Some of the best automation in some of these shows is, is used very little.
It’s that one or two big moments. Without a doubt, I’d say the biggest
challenge of a project that I’ve been involved with was Chitty Chitty, Bang
Bang, when we did the flying car. [SOUND] And so, all of the machinery, all
of the wires, you know, all of this equipment that was under there holding
that car up kind of just perfectly melted away.
It had so much effort put into this one effect of the car flying out over the
audience. It was pretty remarkable.
Recently, the, it’s, with a doubt, the biggest change we’ve seen in, I think,
theater and certainly it affects all of the scenery is the use of video.

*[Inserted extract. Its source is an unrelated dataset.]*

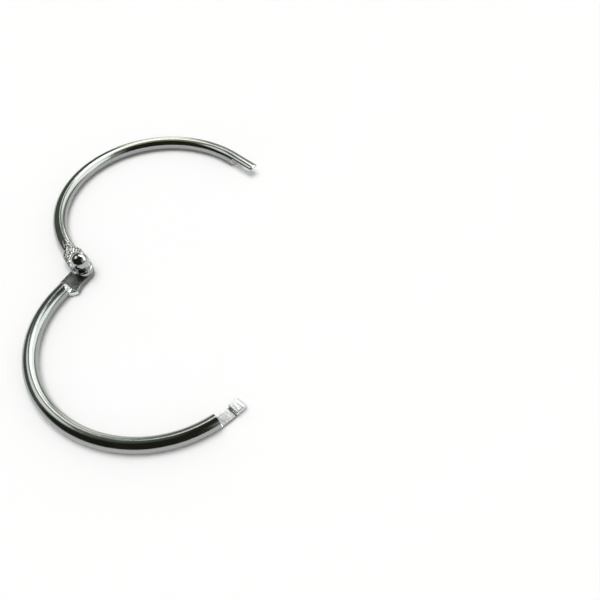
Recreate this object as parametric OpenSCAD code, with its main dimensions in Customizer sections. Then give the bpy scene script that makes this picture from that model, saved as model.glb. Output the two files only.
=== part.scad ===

One of the last big projects we did, Dream Girls that’s currently on tour in
America, you know, has we have video panels are actually being moved with
automation. So, that’s the big change I think we’ll
see on automation in the future is that there’ll be a much, much more desire from
all the creative departments, be it video, or lighting, and audio and
everybody, to integrate those systems so that we could very seamlessly do things
that right now we can’t do. I could certainly be using all the same
equipment, same skills and everything, and be designing assembly lines for a
factory, or a way a package gets cartoned up.
the thing that’s wonderful about this is when you actually go to the theater and
you get to see one of these things, it really still, I, even I still can go and
have these moments of like, wow. Like, how does it all work?
And, and I know how it works. That’s what makes this work exciting, and
fun, and worth the long hours, and the long days, and the late nights because it
is exciting and it is sort of live and happening every night. [MUSIC][MUSIC][MUSIC].